Danny Lipford (born May 29, 1957) is an American contractor and television personality known to audiences as Host and Executive Producer of the nationally syndicated home improvement television and radio shows, Today's Homeowner with Danny Lipford, and for his appearances on The Weather Channel, and CBS's The Early Show.

==Construction career==
Lipford was born in Marianna, Florida. At the age of 9, Danny got the home improvement bug and bought his first tool, a jigsaw from a mail order catalogue. He moved to Mobile, Alabama in 1975 to attend the University of South Alabama but his side job as a handyman turned into a full-time passion. In 1978, he started his remodeling business, Lipford Construction, which celebrated its 40th anniversary in 2018.
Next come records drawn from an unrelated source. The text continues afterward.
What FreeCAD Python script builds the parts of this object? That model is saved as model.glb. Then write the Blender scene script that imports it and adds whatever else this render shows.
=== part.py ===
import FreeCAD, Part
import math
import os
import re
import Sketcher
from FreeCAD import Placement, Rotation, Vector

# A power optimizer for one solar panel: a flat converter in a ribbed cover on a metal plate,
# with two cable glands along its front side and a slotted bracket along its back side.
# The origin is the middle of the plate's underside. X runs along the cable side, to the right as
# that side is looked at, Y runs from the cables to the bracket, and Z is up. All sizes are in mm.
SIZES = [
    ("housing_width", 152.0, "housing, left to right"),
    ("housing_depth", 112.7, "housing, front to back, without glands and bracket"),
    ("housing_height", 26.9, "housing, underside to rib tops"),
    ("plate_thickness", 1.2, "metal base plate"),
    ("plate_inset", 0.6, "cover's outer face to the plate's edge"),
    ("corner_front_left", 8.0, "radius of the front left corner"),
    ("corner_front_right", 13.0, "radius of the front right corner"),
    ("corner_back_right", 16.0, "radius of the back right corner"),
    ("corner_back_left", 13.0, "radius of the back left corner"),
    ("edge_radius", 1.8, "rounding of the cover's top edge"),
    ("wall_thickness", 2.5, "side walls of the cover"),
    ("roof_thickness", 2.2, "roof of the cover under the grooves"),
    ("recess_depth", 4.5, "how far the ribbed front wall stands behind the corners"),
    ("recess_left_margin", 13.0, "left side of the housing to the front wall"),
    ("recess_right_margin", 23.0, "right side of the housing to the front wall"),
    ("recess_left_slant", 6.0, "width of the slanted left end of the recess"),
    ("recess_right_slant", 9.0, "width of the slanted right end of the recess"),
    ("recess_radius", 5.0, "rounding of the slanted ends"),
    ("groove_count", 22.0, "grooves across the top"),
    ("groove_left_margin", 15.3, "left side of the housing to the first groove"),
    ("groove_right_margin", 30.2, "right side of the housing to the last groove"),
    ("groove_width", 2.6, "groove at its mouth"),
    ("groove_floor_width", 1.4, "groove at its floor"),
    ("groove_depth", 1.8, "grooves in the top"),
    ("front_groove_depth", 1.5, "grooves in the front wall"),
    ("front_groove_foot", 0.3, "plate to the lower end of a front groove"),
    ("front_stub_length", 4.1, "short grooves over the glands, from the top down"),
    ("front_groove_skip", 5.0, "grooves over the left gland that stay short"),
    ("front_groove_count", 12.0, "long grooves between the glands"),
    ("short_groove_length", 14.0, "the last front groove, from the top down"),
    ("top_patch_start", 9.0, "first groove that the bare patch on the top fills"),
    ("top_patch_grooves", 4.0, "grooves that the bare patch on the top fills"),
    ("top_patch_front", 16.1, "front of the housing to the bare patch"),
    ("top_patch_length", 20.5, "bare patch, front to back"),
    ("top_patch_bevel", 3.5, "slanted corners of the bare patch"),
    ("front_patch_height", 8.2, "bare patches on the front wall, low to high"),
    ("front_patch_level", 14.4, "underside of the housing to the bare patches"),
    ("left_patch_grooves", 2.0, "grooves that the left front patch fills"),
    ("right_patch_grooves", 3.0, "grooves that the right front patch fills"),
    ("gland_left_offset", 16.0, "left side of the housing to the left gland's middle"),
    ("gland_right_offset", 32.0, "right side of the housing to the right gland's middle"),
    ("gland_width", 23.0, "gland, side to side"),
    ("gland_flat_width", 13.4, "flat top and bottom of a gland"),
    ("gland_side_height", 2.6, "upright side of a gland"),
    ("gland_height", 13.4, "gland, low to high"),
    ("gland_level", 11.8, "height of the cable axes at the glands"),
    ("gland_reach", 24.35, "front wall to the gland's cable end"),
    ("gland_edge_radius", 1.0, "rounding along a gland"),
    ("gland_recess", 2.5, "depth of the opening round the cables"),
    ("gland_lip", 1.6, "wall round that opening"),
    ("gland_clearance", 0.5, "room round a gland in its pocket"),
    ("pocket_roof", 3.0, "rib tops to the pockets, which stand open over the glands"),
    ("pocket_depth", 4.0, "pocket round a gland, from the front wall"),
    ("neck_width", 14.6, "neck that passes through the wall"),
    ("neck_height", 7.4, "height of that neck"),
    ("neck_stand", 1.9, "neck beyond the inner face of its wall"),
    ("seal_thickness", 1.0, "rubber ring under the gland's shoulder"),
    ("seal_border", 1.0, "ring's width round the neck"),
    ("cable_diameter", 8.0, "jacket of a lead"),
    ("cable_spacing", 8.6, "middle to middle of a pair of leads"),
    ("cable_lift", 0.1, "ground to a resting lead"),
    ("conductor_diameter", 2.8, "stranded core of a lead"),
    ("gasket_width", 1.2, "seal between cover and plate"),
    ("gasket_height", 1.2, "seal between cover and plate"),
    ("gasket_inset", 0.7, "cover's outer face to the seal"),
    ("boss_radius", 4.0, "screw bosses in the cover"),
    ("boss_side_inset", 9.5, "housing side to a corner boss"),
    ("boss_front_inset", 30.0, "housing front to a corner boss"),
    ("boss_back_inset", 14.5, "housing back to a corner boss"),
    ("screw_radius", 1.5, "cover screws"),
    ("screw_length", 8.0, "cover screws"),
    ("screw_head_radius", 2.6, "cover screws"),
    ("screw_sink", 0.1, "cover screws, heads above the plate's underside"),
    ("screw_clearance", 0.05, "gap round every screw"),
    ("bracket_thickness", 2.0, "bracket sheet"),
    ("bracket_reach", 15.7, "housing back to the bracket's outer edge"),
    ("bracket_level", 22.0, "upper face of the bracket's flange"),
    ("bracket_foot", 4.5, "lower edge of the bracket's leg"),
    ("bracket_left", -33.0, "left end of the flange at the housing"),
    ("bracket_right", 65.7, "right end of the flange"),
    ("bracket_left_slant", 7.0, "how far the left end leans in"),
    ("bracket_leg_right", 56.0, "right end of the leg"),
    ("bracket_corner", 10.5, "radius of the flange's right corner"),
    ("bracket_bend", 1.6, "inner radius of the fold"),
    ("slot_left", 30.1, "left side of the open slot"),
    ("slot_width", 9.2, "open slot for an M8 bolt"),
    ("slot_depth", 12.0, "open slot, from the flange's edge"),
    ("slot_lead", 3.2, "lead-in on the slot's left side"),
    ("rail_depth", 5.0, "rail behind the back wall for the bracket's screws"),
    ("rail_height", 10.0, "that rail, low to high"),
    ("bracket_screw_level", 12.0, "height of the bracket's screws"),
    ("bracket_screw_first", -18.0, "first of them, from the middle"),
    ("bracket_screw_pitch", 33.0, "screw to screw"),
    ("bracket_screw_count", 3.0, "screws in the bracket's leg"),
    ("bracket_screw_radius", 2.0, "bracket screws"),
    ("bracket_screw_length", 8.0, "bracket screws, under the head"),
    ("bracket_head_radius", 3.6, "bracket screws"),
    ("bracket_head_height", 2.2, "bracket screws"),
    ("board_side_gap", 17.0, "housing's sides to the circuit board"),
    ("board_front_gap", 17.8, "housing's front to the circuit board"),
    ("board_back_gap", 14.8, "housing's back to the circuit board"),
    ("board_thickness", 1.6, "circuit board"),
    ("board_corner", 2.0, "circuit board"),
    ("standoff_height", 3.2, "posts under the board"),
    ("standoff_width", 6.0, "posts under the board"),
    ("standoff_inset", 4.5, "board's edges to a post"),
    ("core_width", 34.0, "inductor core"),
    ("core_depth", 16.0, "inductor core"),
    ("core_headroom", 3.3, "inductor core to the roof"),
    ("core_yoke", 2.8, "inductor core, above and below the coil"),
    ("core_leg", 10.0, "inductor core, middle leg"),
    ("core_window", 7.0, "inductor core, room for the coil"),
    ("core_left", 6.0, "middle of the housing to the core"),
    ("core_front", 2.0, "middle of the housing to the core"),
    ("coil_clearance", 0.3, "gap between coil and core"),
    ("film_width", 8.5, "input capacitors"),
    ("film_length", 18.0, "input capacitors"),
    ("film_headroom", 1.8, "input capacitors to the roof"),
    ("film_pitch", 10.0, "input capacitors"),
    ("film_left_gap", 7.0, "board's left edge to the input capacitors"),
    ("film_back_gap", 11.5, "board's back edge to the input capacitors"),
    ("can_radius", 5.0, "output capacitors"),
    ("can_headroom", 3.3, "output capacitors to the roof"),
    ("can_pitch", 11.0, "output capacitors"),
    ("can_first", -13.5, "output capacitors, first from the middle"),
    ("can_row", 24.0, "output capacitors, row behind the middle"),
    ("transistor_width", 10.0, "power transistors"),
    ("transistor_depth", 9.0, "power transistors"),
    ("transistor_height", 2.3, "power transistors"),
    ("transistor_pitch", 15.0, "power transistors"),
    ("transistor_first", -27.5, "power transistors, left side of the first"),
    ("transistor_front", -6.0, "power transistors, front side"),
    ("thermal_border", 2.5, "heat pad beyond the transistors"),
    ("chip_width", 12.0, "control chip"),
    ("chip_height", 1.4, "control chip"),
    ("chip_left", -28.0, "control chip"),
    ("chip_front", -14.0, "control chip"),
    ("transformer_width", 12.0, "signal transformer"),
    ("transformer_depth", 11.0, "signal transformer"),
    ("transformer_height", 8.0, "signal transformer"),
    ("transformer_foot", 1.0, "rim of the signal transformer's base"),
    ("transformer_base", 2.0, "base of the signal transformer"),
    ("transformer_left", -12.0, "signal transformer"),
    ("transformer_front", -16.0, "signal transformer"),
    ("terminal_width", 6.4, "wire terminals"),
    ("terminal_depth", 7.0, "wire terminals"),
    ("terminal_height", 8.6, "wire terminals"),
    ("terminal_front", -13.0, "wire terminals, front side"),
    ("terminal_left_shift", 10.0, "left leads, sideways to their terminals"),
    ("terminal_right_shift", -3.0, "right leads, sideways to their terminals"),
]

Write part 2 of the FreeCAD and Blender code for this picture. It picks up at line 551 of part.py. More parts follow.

After 46 years running a small business, Danny and his team decided to hang up their hats and closed the doors to Lipford Construction in June 2025.

==The Weather Channel==
In 2000, Lipford joined The Weather Channel as their home improvement expert. In daily short segments broadcast throughout the week, he offered advice and guidance on a variety of home topics.

Lipford also covered weather-related home topics for the Weather Channel including hurricane preparation tips, and recovering from a tornado. He has also appeared live from across the country for special first day of the season broadcasts from Traverse City, Michigan, Fish Creek, Wisconsin, and other locations.

==CBS This Morning==
Lipford was the home improvement contributor to CBS This Morning, and its predecessor, The Early Show, for over a decade. In short segments, he demonstrated a variety of how-to projects in the studio and on location and has appeared live from the floor of industry trade shows including the International Builders' Show, the Kitchen and Bath Show, and the National Hardware Show.

==Better Homes and Gardens and Other Appearances==
Lipford was a contributing editor to Better Homes and Gardens magazine and bhg.com starting in 2009, providing articles, columns and videos

Lipford also demonstrated spring cleaning tips on LIVE with Regis & Kelly, moderated "Thermostat Wars" on The Rachael Ray Show and shown how to hang Christmas lights safely on Inside Edition. He has been a resource for magazines and newspapers ranging from Parade magazine to the Chicago Tribune.